Regret the Union?
During heated disagreements, it's tempting to lash out with hurtful words. However, uttering phrases like 'I regret dating you' or 'I regret marrying you' is akin
to detonating a bomb within your relationship. These statements cut deeper than any other insult and are virtually impossible to truly retract. While partners might forgive lies or other missteps, expressing regret over the entire relationship fundamentally undermines the foundation of trust and shared history. Such words suggest a profound lack of value in the shared journey and can permanently scar the bond, leaving an irreparable rift that no apology can fully mend.
Financial Attacks
Bringing up your partner's financial background as a weapon during arguments is a sure path to relationship destruction. Whether they came from humble beginnings or a life of privilege, leveraging their past financial status is deeply disrespectful and personal. Money matters are intrinsically linked to an individual's sense of self-worth and history.
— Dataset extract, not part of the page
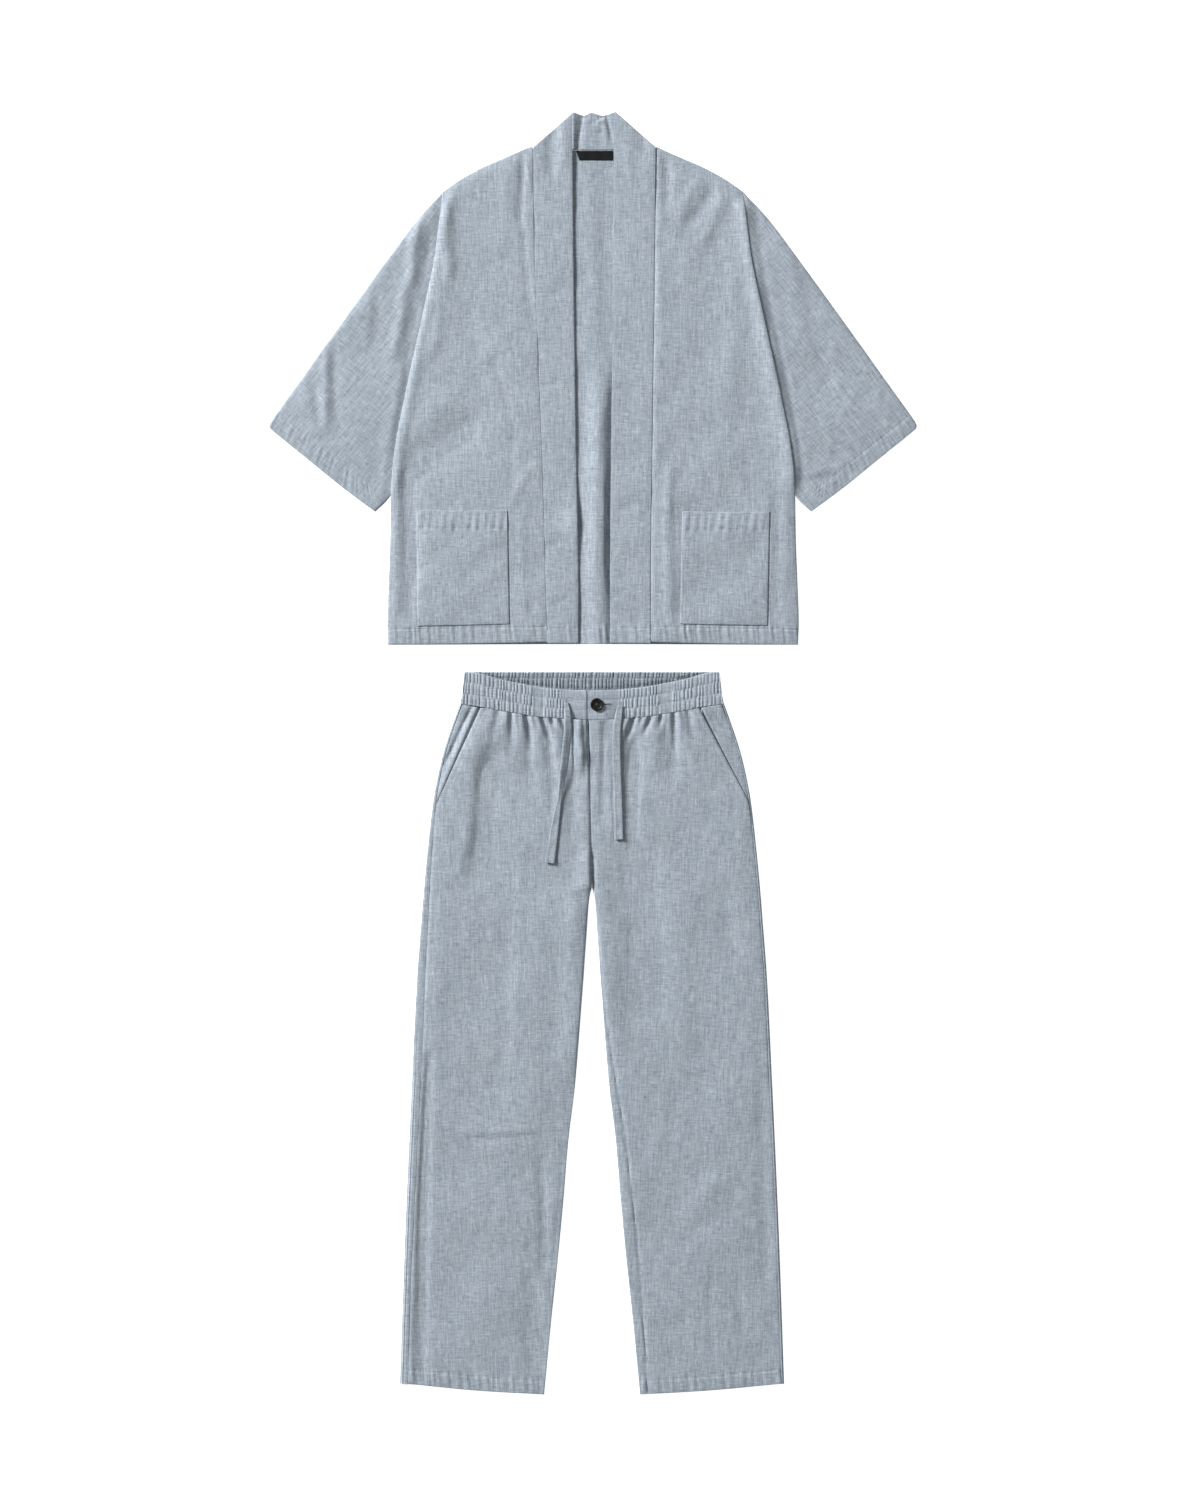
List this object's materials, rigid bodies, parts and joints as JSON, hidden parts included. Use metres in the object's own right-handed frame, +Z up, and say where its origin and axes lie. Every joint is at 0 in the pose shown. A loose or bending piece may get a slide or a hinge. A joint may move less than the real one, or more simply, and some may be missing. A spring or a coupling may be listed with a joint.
{
  "type": "kimono set",
  "caption": "Open kimono jacket with a long neckband and patch pockets, and straight drawstring trousers, in blue-grey slubbed cloth, laid flat face up",
  "frame": {"origin": "on the surface under the middle of the whole set", "axes": "+X towards the sleeve on the right as seen from above, +Y towards the collar, +Z up from the surface"},
  "size_m": [0.906, 1.795, 0.0114],
  "materials": {
    "cloth": "matte slubbed plain weave of linen and cotton, pale and dark flecks in both directions",
    "cloth_inside": "inside of the same cloth",
    "tape": "flat tape sewn from the same cloth",
    "label": "plain black woven satin, no lettering",
    "button": "dark four hole button with a soft gloss"
  },
  "bodies": {
    "root": {"jacket_back": "cloth_inside", "jacket_front_left": "cloth", "jacket_front_right": "cloth", "sleeve_left": "cloth", "sleeve_right": "cloth", "neckband_back": "cloth_inside", "neckband_left": "cloth", "neckband_right": "cloth", "neck_label": "label", "pocket_left": "cloth", "pocket_right": "cloth", "trouser_back_left": "cloth", "trouser_back_right": "cloth", "trouser_front_left": "cloth", "trouser_front_right": "cloth", "pocket_facing_left": "cloth", "pocket_facing_right": "cloth", "waistband_back": "cloth_inside", "waistband_front_left": "cloth", "waistband_front_right": "cloth", "drawstring_left": "tape", "drawstring_right": "tape", "button": "button"}
  },
  "joints": []
}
To exploit this aspect during a conflict is to imply that their past is a point of mockery and something you can use against them. This creates an environment of judgment and insecurity, rather than one of partnership and mutual respect, ultimately sabotaging the trust essential for a healthy connection.
Loved Ones Off-Limits
While you might find your partner's best friend or a distant relative irritating, it is never your place to insult them. Your partner is entitled to their own relationships and opinions about their loved ones, and you must respect that boundary. Even if your partner agrees with your negative assessment, it's a slippery slope. Comments made in jest can fester and create resentment. The golden rule is that your partner gets to voice their complaints about their circle; you do not. Criticizing or insulting their family and friends, regardless of how it's framed, can be perceived as a direct attack on your partner's judgment and loyalty.
Mocking Weaknesses
Your partner's vulnerabilities and insecurities should be treated with utmost care and protection, not as fodder for jokes. If your partner harbors concerns about their appearance, career, or any other personal aspect, using these as material for teasing or mockery is incredibly damaging. It's equivalent to kicking someone when they are already down, adding insult to injury. Even if these comments seem lighthearted in the moment, they erode trust and create a deep sense of betrayal over time. True love involves safeguarding each other's emotional well-being, especially during times of conflict, and mocking insecurities directly violates this fundamental principle.